NewNECTAR: Collaborative active learning for knowledge-based probabilistic activity recognition

Abstract

The increasing popularity of ambient assisted living solutions is claiming adaptive and scalable tools to monitor activities of daily living. Currently, most sensor-based activity recognition techniques rely on supervised learning algorithms. However, the acquisition of comprehensive training sets of activities in smart homes is expensive and violates the individual’s privacy. In this work, we address this problem by proposing a novel hybrid approach that couples collaborative active learning with probabilistic and knowledge-based reasoning. The rationale of our approach is that a generic, and possibly incomplete, knowledge-based model of activities can be refined to target specific individuals and environments by collaboratively acquiring feedback from inhabitants. Specifically, we propose a collaborative active learning method exploiting users’ feedback to (i) refine correlations among sensor events and activity types that are initially extracted from a high-level ontology, and (ii) mine temporal patterns of sensor events that are frequently generated by the execution of specific activities.
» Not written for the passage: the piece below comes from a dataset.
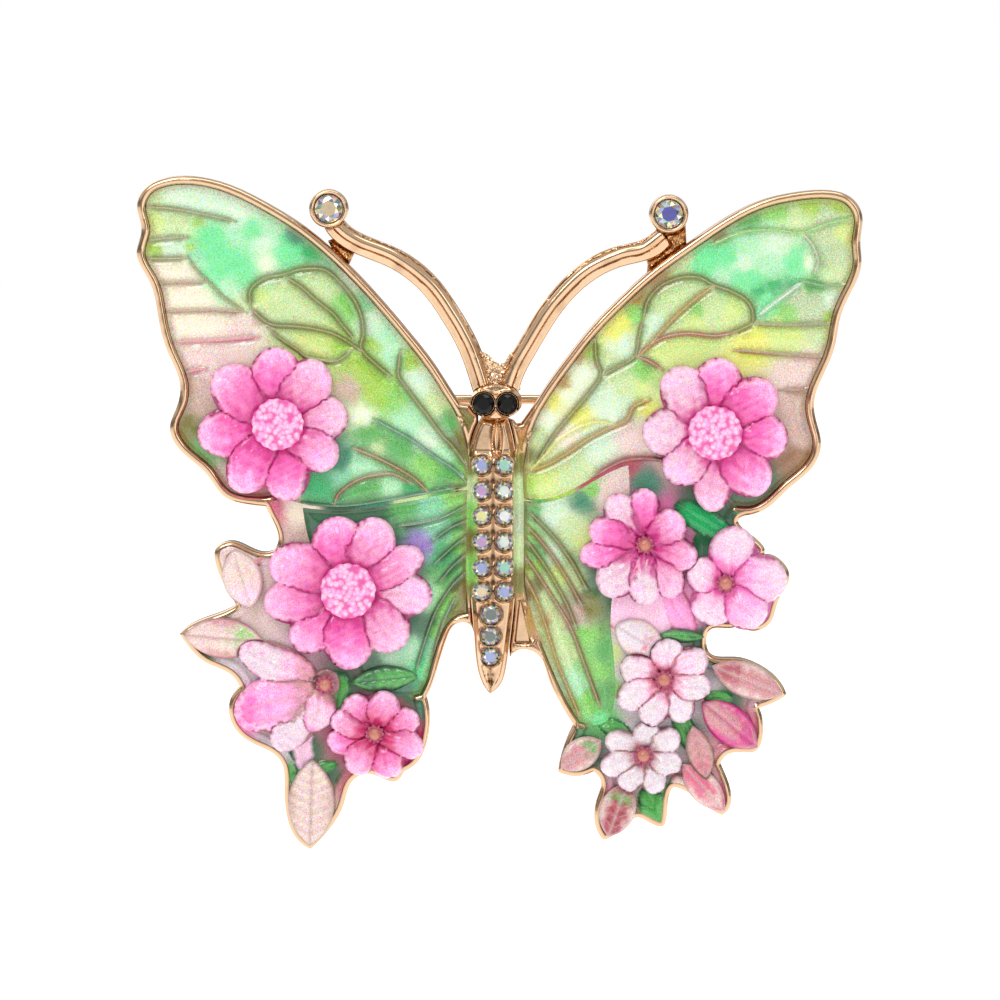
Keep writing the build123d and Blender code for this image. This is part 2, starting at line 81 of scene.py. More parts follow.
def printed(colours):
    """Paint of the casting's enamelled parts: the colours, with no share of metal."""
    return np.hstack((colours, np.zeros((len(colours), 1))))


def smooth(value, low, high):
    """0 below low, 1 above high, and a smooth step between them."""
    t = np.clip((value - low) / (high - low), 0, 1)
    return t * t * (3 - 2 * t)


def mix(a, b, share):
    """Colour a turned toward colour b by a share for each point."""
    return a + (b - a) * np.asarray(share)[..., None]


def ripple(points, scale, seed=0.0):
    """Soft waviness between -1 and 1, from a few crossed sines."""
    x, z = points[:, 0] / scale, points[:, 1] / scale
    first = np.sin(2.1 * x + 1.3 * z + seed) * np.cos(1.7 * z - 0.6 * x + 2.0 * seed)
    second = np.sin(3.9 * x - 2.7 * z + 1.7 + seed) * np.sin(3.1 * z + 1.1 * x + seed)
    return 0.6 * first + 0.4 * second


# ---------------------------------------------------------------- outlines and distances

def front_loops(node, height):
    """Outlines, as arrays of (x, z), of a CAD node's faces at a height. Solid lies to the left of travel."""
    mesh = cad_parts[node].data
    corners = np.empty(len(mesh.vertices) * 3, np.float32)
    mesh.vertices.foreach_get("co", corners)
    corners = corners.reshape(-1, 3) / MM
    level = np.abs(corners[:, 1] + height) < 0.01
    merge = 0.002
    keys = np.round(corners[:, (0, 2)] / merge).astype(int)
    edges = set()
    for face in mesh.polygons:
        if all(level[v] for v in face.vertices):
            ring = [tuple(keys[v]) for v in face.vertices]
            for a, b in zip(ring, ring[1:] + ring[:1]):
                if (b, a) in edges:
                    edges.discard((b, a))
                elif a != b:
                    edges.add((a, b))
    following = {}
    for a, b in sorted(edges):
        following.setdefault(a, []).append(b)
    loops = []
    while following:
        start = here = min(following)
        loop = []
        while True:
            loop.append(here)
            after = following[here].pop()
            if not following[here]:
                del following[here]
            here = after
            if here == start or here not in following:
                break
        loops.append(np.array(loop) * merge)
    return [loop for loop in loops if abs(area(loop)) > 0.3]


def area(loop):
    x, z = loop[:, 0], loop[:, 1]
    return 0.5 * np.sum(x * np.roll(z, -1) - z * np.roll(x, -1))


def resampled(loop, spacing, closed=True):
    """The same line with points no further apart than the spacing."""
    ends = np.roll(loop, -1, 0) if closed else np.vstack((loop[1:], loop[-1:]))
    pieces = []
    for a, b in zip(loop, ends):
        count = max(1, int(np.ceil(hypot(*(b - a)) / spacing)))
        pieces.append(a + (b - a) * (np.arange(count) / count)[:, None])
    return np.concatenate(pieces)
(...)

A Markov Logic Network is used to recognize activities with probabilistic rules that capture both the ontological knowledge and the information obtained by active learning. We experimented our solution with a real-world dataset of activities carried out by several individuals in an interleaved fashion. Experimental results show that our collaborative and personalized active learning solution significantly improves recognition rates, while triggering a small number of feedback requests. Moreover, the overall recognition rates compare favorably with existing supervised and unsupervised activity recognition methods.